··· RAW DATA ···

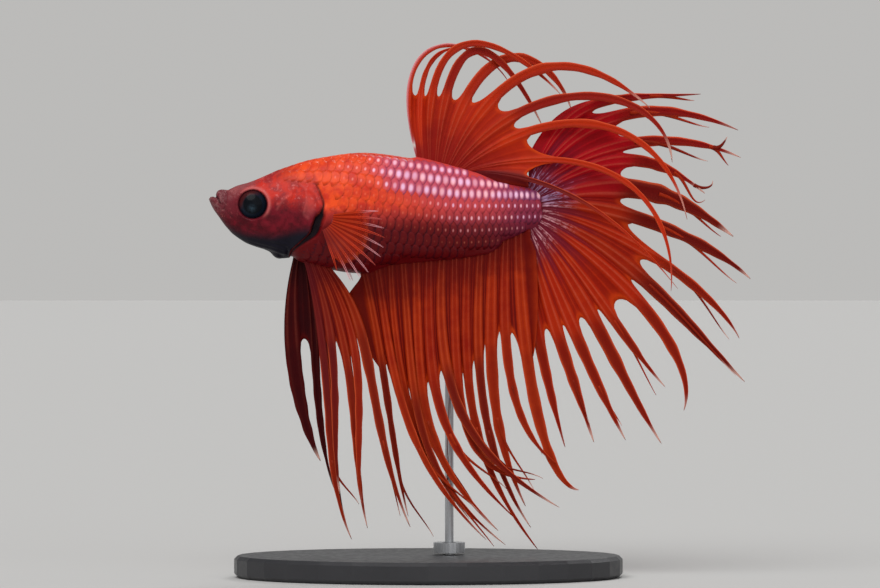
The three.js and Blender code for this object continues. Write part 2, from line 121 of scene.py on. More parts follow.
half_width = through(
    [(0, 0.45), (0.9, 1.25), (2.8, 2.05), (6.2, 2.85), (10, 3.6), (14, 4.1), (19, 4.4)]
    + [(25, 4.0), (31, 3.2), (38, 2.2), (43, 1.35), (45.2, 0.85), (46.4, 0.28)]
)
widest_height = through([(0, 0), (3, -0.9), (8, -2.2), (14, -2.4), (22, -1.9), (46.4, -1.5)])
SQUARENESS = 0.94  # a section is a little fuller than an ellipse
BODY_END = 46.4  # the skin thins out between the roots of the tail's rays
TAIL_ARC = {"z": -1.55, "radius": 5.0, "reach": 4.4, "from": 39, "to": 45.2}  # the stalk's end
NOSE_LENGTH = 0.7  # the snout is rounded over this length
COAT_DEPTH = 0.1  # the skin lies this far inside the solids where scales cover it

# Lines on the head, seen from its side.
MOUTH = [(0.85, 0.28), (1.2, 0.12), (1.42, -0.25), (1.6, -0.7)]
UPPER_LIP = [(1.45, 0.75), (1.6, 0.2), (1.8, -0.5)]
LOWER_LIP = [(0.25, -0.1), (0.8, -0.3), (1.2, -0.9)]
LIP_FOLDS = [
    [(1.95, 0.7), (2.02, 0.0), (1.98, -0.9)],
    [(2.5, 0.8), (2.5, 0.1), (2.4, -0.9), (2.1, -1.7)],
]
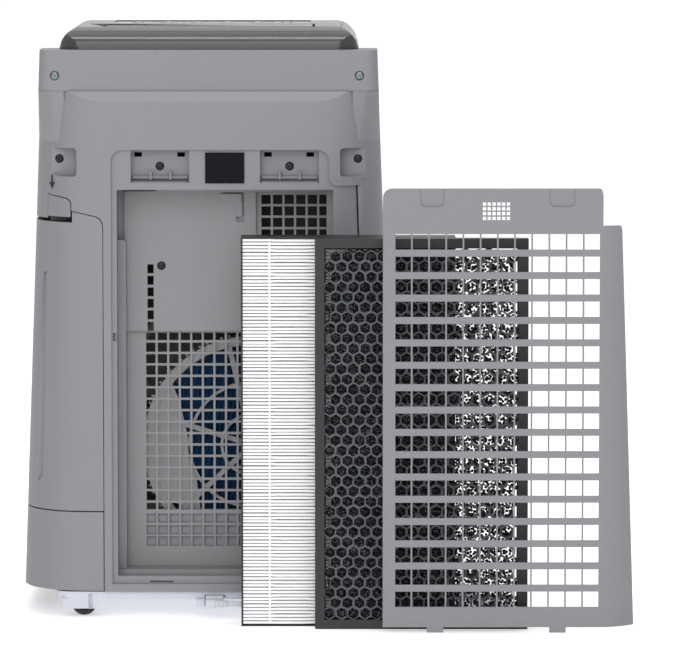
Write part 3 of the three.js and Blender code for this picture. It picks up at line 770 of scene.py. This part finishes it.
# tank, tray and latch
water = cabinetBlock("tank_body", 0, tank["bottom"], tank["top"] + 2)
carve(water, slab("tank_side", tankOutline(100) + [(-300, 455.5)], -200, tank["front"], "y"), how="INTERSECT")
carve(water, block("over_latch", -300, tank["latchRight"] + 1.6, -300, 0, 443, 500),
      block("over_front", -300, -100, -119.5, 0, 443, 500),
      rod("cap_recess", (tank["capX"], tank["capY"], 132), 26, 28, "z"))
grip = slab("grip", [(-184.5, 385), (-181, 387), (-186.5, 158), (-191, 152), (-195, 156)], -200, -116, "y")
carve(water, grip)
neck = rod("neck", (tank["capX"], tank["capY"], 136), 19, 22, "z")
water = joined("tank_body", soften(water, 1.0, 3), neck)
place(water, "tank", "cabinetGrey", "cabinet_grey", "water_tank")
lever = cabinetBlock("latch_lever", 0, tank["latchLow"], 480)
carve(lever, slab("lever_side", leverOutline(440), -200, -122, "y"), how="INTERSECT")
soften(lever, 1.0, 3)
place(lever, "latch", "cabinetGrey", "cabinet_grey", "tank_latch")
# painted shadow: a thin black mat on the tank's stepped top and a thin black wall behind the latch lever
# stand in for the shade in the gap under the latch
shadow = cabinetBlock("latch_gap_shadow_sheet", 3.5, 443.2, 448.8)
carve(shadow, block("gap_side", -300, -154.6, -200, -120.5, 440, 450), how="INTERSECT")
carve(shadow, block("gap_room", -300, -100, -200, -121.7, 444.2, 460))
place(shadow, "tank", "blackPlastic", "black_plastic")
arrowOutline = [(-173.2, 495), (-175.2, 495), (-175.2, 487), (-178, 487), (-174.2, 479), (-170.4, 487),
                (-173.2, 487)]
arrow = slab("arrow", arrowOutline, -200, -100, "y")
mark = cabinetBlock("latch_arrow", -0.25, 470, 500)
carve(mark, arrow, how="INTERSECT")
carve(mark, cabinetBlock("under_mark", 0, 460, 510))
place(mark, "cabinet", "blackPlastic", "black_plastic")

trayOutline = [(-300, 20), (tank["right"], 20), (tank["right"], 119.8), (-170, 119.8), (-176, 125),
               (-300, 125)]
traySide = slab("tray_side", trayOutline, -200, tank["front"], "y")
tray = carve(cabinetBlock("tray_body", 0, 31, 119.8), traySide, how="INTERSECT")
wellCut = cabinetBlock("well", 3, 36, 300)
carve(wellCut, block("well_side", -300, -120, -200, -38.5, 0, 400), how="INTERSECT")
carve(tray, wellCut)
trough = block("trough", -138, 180, -87.5, -36, 34, 115)
carve(trough, block("channel", -148, 177.5, -85, -38.5, 36.5, 300),
      block("past_well", -400, -120, -200, 0, 36, 300))
carve(tray, block("to_channel", -125, -110, -85, -38.5, 36.5, 300))
soften(tray, 0.9, 2)
soften(trough, 0.6, 2)
place(joined("tray_body", tray, trough), "tray", "cabinetGrey", "cabinet_grey", "water_tray")
print("tank and tray made")

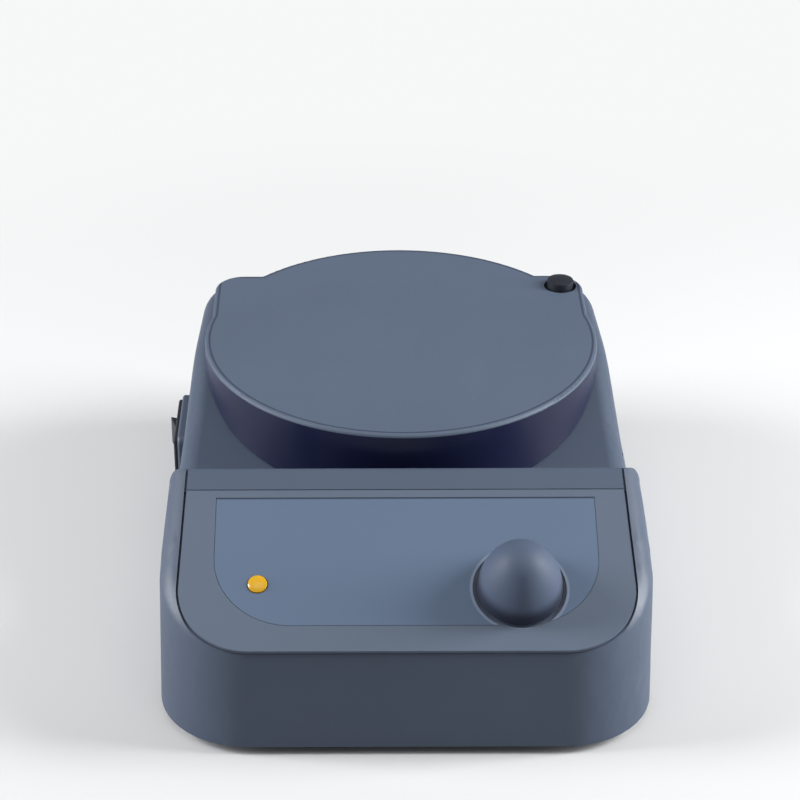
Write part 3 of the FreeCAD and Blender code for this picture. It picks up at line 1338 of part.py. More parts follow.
pivot_x = "(bezel_face + rocker_pivot)"
half_rocker = "(rocker_length / 2)"
aperture = f"(rocker_length * cos(rocker_tilt * 1 deg) + 2 * (rocker_pivot + 2) * sin(rocker_tilt * 1 deg))"
switch_case = fuse("switch_case", [
    rounded("switch_bezel_round", box("switch_bezel_box", (
        "bezel_face", "switch_middle - switch_length / 2", "switch_height - switch_tall / 2",
    ), ("switch_bezel", "switch_length", "switch_tall")), [
        ("switch_bezel / 2", edges_at(("bezel_face", None, None), reach=0.05)),
    ]),
    box("switch_body_box", (
        "-pod_reach", "switch_middle - switch_length / 2 + switch_border",
        "switch_height - switch_tall / 2 + switch_border",
    ), ("switch_depth", "switch_length - 2 * switch_border", "switch_tall - 2 * switch_border")),
])
pin_span = "(rocker_tall + 2)"
keep("switch_housing", cut(
    "switch",
    switch_case,
    box("rocker_aperture", ("bezel_face - 1", f"switch_middle - {aperture} / 2 - rocker_gap",
                            "switch_height - rocker_tall / 2 - rocker_gap"),
        ("rocker_pivot + 1 + 3.5", f"{aperture} + 2 * rocker_gap", "rocker_tall + 2 * rocker_gap")),
    rod("pivot_hole", (pivot_x, "switch_middle", f"switch_height - {pin_span} / 2 - running_gap"),
        "pivot_radius + running_gap", f"{pin_span} + 2 * running_gap"),
))
tip = f"(rocker_pivot + {half_rocker} * tan(rocker_tilt * 1 deg))"
rocker = new_body("rocker")
sketch = body_sketch(rocker, "rocker_section", offset="-rocker_tall / 2")
draw(sketch, [
    (f"-{tip}", f"-{half_rocker}"),
    ("pivot_radius", f"-{half_rocker} * 0.55"),
    ("pivot_radius + 1", "0"),
    ("pivot_radius", f"{half_rocker} * 0.55"),
    (f"-{tip}", half_rocker),
    ("-rocker_pivot", "0"),
])
feature(rocker, "Pad", "rocker_solid", sketch, {"Length": "rocker_tall"})
doc.recompute()
sketch = circles(rocker, "rocker_pivot_circle", [("0", "0")], "pivot_radius", f"-{pin_span} / 2")
feature(rocker, "Pad", "rocker_pin", sketch, {"Length": pin_span})
doc.recompute()
rocker.Placement = Placement(Vector(), Rotation(Vector(0, 0, 1), value("rocker_tilt")))
bind(rocker, {"Placement.Rotation.Angle": "rocker_tilt"})
place(rocker, pivot_x, "switch_middle", "switch_height")
keep("switch_rocker", rocker)


# Support rod socket and its cap

keep("rod_socket", cut(
    "socket",
    rod("socket_bush", (*rod_spot, "deck - socket_length"), "socket_radius", "socket_length"),
    rod("socket_thread", (*rod_spot, "deck - socket_depth"), "socket_bore", "socket_depth + 1"),
))
cap_crown = "(cap_radius * 3)"
cap_shoulder = f"(cap_height - ({cap_crown} - sqrt({cap_crown} * {cap_crown} - cap_radius * cap_radius)))"
keep("rod_socket_cap", place(turned("cap", [
    ("0", "-cap_stem"),
    ("socket_bore - running_gap", "-cap_stem"),
    ("socket_bore - running_gap", "0"),
    ("cap_radius", "0"),
    ("cap_radius", cap_shoulder, cap_crown),
    ("0", "cap_height"),
]), *rod_spot, "deck + running_gap"))


# Check every object and every piece, then write the pieces

doc.recompute()
faults = [item.Name for item in doc.Objects if {"Invalid", "Error"} & set(item.State)]
for name, piece in PIECES.items():
    if piece.Shape.isNull() or not piece.Shape.isValid() or not piece.Shape.Solids:
        faults.append(name)
if faults:
    raise RuntimeError("faulty: " + ", ".join(faults))
os.makedirs("parts", exist_ok=True)
for name, piece in PIECES.items():
    piece.Shape.exportStep(f"parts/{name}.step")
    print(f"{name}: {len(piece.Shape.Solids)} solids, {piece.Shape.Volume / 1000:.2f} cm3")
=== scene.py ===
import json
import logging
import math
from dataclasses import dataclass
from enum import Enum
from typing import Callable, Optional, Sequence, Union

import bmesh
import bpy
from mathutils import Matrix, Vector


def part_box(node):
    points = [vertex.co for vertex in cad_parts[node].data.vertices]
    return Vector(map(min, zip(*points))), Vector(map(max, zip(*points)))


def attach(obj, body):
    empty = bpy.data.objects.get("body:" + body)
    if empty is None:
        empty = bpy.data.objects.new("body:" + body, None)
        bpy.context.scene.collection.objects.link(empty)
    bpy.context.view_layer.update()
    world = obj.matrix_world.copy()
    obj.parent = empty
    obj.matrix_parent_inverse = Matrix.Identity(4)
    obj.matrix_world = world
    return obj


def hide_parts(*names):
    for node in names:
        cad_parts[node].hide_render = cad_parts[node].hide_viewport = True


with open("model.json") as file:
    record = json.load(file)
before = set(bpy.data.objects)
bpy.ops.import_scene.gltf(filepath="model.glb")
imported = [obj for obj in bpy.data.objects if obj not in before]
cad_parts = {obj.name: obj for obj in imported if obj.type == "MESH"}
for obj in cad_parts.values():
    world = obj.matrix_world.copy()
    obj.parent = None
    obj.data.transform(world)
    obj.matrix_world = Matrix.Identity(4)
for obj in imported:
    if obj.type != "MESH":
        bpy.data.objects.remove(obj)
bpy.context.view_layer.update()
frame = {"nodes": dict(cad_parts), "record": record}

LOG = logging.getLogger("hotplate_stirrer")
MM = 0.001
MERGE_REACH = 0.002 * MM
FLAT_ANGLE = math.radians(0.6)
WAVE_PERIOD = 0.314
PANEL_TILT = math.radians(24.8)
PANEL_AXIS = Vector((0.0, -math.sin(PANEL_TILT), math.cos(PANEL_TILT)))
PANEL_UP = Vector((0.0, math.cos(PANEL_TILT), math.sin(PANEL_TILT)))
Colour = tuple[float, float, float]
Socket = bpy.types.NodeSocket
Value = Union[float, Socket]
Tint = Union[Colour, Socket]


class Slot(Enum):
    """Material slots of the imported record."""

    CASING = "casing_blue"
    PANEL = "panel_blue"
    FILM = "film_blue"
    PLATE = "plate_coating"
    KNOB = "knob_blue"
    AMBER = "amber"
    LED = "white_led"
    BLACK = "black_plastic"
    COVER = "cover_black"
    RUBBER = "rubber"
    SILICONE = "silicone"
    STEEL = "steel"
    ZINC = "zinc_steel"
    ALUMINIUM = "aluminium"
    NICKEL = "nickel"
    BRASS = "brass"
    MICA = "mica"
    FIBRE = "ceramic_fibre"
    BOARD = "circuit_board"
    CORE = "core_steel"
    TAPE = "coil_tape"
    GLASS = "clear_glass"


SLOTS = {part["node"]: Slot(part["material_slot"]) for part in frame["record"]["subparts"]}
BODIES = {node: body for body, names in frame["record"]["behaviour"]["bodies"].items() for node in names}


class Axis(Enum):
    """Direction that a brushed or layered pattern runs along."""

    X = (1.0, 0.0, 0.0)
    Y = (0.0, 1.0, 0.0)
    Z = (0.0, 0.0, 1.0)


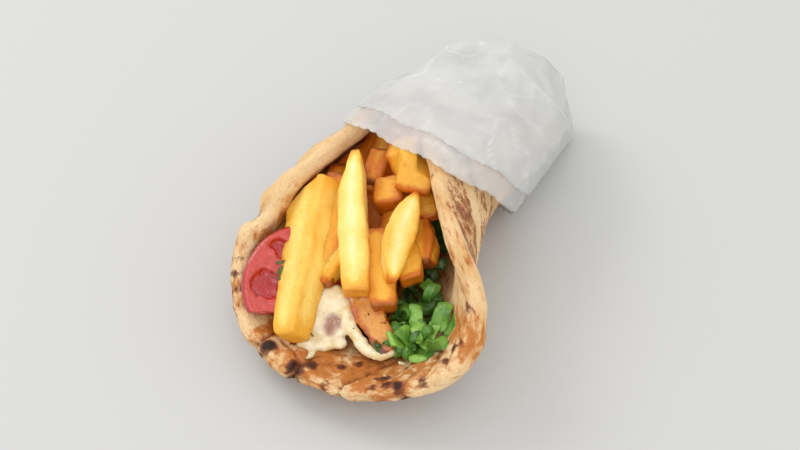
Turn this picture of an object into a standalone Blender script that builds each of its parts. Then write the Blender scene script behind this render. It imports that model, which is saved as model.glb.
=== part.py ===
"""Pork pita wrap: a round pita rolled into a cone round fries, pork, tomato, lettuce
and a white sauce, with its tail tucked into a folded paper sleeve.

The roll lies on its back along Y: the mouth opens towards -Y, the paper tail ends at
+Y, and +Z is up. The pita is first a flat round disc. A point of it is named by y, its
place along the roll, and by across, its distance over the bread from the bottom line of
the roll (towards +X where positive). roll() bends that disc into the cone.
"""
import math

import bmesh
import bpy
from mathutils import Matrix, Quaternion, Vector

MM = 0.001
GAP = 0.5        # mm left between two fillings that touch
WALL_GAP = 1.0   # mm left between a filling and the bread's inner face

# Pita, as a flat round
PITA_RADIUS = 88.0
PITA_THICKNESS = 8.5
BOTTOM_LINE_OFFSET = 9.0   # the bottom line of the roll lies this far from the bread's middle
REST_HALF_WIDTH = 9.0      # half width of the strip that the roll rests on
PITA_SPOKES = 72
PITA_RINGS = 22
RIM_RINGS = 3              # of the rings between the middle and the rim, those on the round rim

# The roll, by stations along Y: radius of each flank, sideways drift and lift of the bottom
STATION_Y = (-88, -60, -30, 0, 30, 60, 88)
LEFT_RADIUS = (60.5, 47.0, 33.5, 28.0, 25.0, 25.0, 25.5)
RIGHT_RADIUS = (73.5, 54.5, 37.0, 31.0, 25.0, 26.5, 29.5)
DRIFT = (1.5, 5.5, 2.0, 0.0, 3.0, 9.0, 14.5)
LIFT = (12.0, 3.5, 0.0, 0.3, 1.4, 1.4, 1.4)

# The filling's top: a slope that rises from the lip of the mouth to the top of the roll
SLOPE_START = (-68.0, 12.0)  # y and z at the lip
SLOPE_RISE = 0.55            # z gained for each mm of y
FILLING_STATIONS = (-60, -54, -46, -38, -29, -20, -10, 0, 10, 22, 36, 50, 64)
WIDEST_TURN = math.radians(140)

# Fries that stand proud of the bundle: the middles of their two ends, width and depth
FRIES = (
    ((-27, -11, 47), (-9, -72, 22), 14.0, 13.0, 35),
    ((-19, -5, 46), (-8, -48, 28), 12.0, 12.0, 0),
    ((-14, 1, 54), (10, -51, 36), 11.0, 11.0, 10),
    ((-6, -20, 41), (-5, -47, 30), 10.0, 10.0, 0),
    ((17, -11, 54), (21, -42, 40), 12.0, 10.0, -10),
    ((7, -23, 40), (21, -50, 31), 11.0, 11.0, 0),
)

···

TASK — Would you quote everything above from the line containing "Turn this picture" down to the line containing "from mathutils import Matrix, Quaternion, Vector"? Include both of those lines and nothing else.

CORRECT OUTPUT —
Turn this picture of an object into a standalone Blender script that builds each of its parts. Then write the Blender scene script behind this render. It imports that model, which is saved as model.glb.
=== part.py ===
"""Pork pita wrap: a round pita rolled into a cone round fries, pork, tomato, lettuce
and a white sauce, with its tail tucked into a folded paper sleeve.

The roll lies on its back along Y: the mouth opens towards -Y, the paper tail ends at
+Y, and +Z is up. The pita is first a flat round disc. A point of it is named by y, its
place along the roll, and by across, its distance over the bread from the bottom line of
the roll (towards +X where positive). roll() bends that disc into the cone.
"""
import math

import bmesh
import bpy
from mathutils import Matrix, Quaternion, Vector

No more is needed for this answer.